Biographie[modifier | modifier le code]

Ce personnage a été redécouvert grâce à la thèse latine d'Antoine Thomas De Joannis de Monsteriolo vita et operibus (1883).

Il suivit ses études au collège de Navarre de l'Université de Paris, où il fit la connaissance de Pierre d'Ailly et de Nicolas de Clamanges. Entré dans les ordres, il fut à partir de 1375 secrétaire de l'évêque de Beauvais, Milon de Dormans, qui devint chancelier de France en 1380, et en 1384 il l'accompagna en Italie dans la suite d'Enguerrand VII de Coucy, parti au secours du prince Louis Ier d'Anjou, en difficulté dans son combat pour s'imposer comme « roi de Sicile ». L'expédition fut d'abord reçue à Milan à la cour de Barnabé Visconti, puis se rendit en Toscane où des négociations se menèrent pendant plusieurs semaines avec le gouvernement de Florence à propos de la cité d'Arezzo, prise par le sire de Coucy. C'est alors que Jean de Montreuil fit la connaissance du chancelier de Florence Coluccio Salutati et du milieu des humanistes de Toscane, et découvrit les œuvres de Pétrarque et de Boccace.

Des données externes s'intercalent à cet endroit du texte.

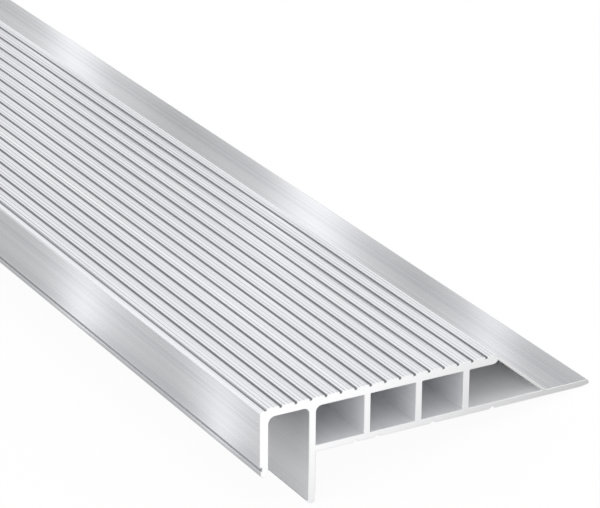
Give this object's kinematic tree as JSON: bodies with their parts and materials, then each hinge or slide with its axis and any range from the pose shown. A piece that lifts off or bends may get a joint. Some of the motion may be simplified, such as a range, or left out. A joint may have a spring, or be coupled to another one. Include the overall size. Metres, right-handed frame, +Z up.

Il était devenu secrétaire du roi Charles VI en 1390 et le resta jusqu'à sa mort, pendant près de trente ans. Il obtint vers 1394 un bénéfice ecclésiastique important : celui de « prévôt du chapitre de Saint-Pierre de Lille »[1], et il devint aussi chanoine de Beauvais et de Rouen, ce qui lui assurait des revenus importants. Il participa au cours de cette longue carrière au service du roi à plusieurs ambassades (en Angleterre et en Écosse, en Allemagne, en Italie en 1394/95, puis auprès du nouveau pape Jean XXIII en 1412, à Avignon en 1404, auprès du duc de Bourgogne Jean sans Peur en 1413).

En 1394, Nicolas de Clamanges ayant écrit deux lettres au pape d'Avignon Clément VII au nom de l'Université de Paris, le cardinal de Pietramala lui répondit en le complimentant sur son talent littéraire, ajoutant que celui-ci était une exception au jugement globalement juste de Pétrarque dans la lettre de 1368 où il adjurait le pape Urbain V de revenir à Rome (« Extra Italiam nec poetæ nec oratores quærantur »). Nicolas de Clamanges par deux épîtres, et Jean de Montreuil par une autre, répondirent en défendant la valeur et l'originalité de la culture française en face de l'Italie. Cet échange marqua le point de départ d'une tradition chez les humanistes français : admiration pour l'humanisme italien, mais affirmation du patriotisme français et de traditions propres à la France[2].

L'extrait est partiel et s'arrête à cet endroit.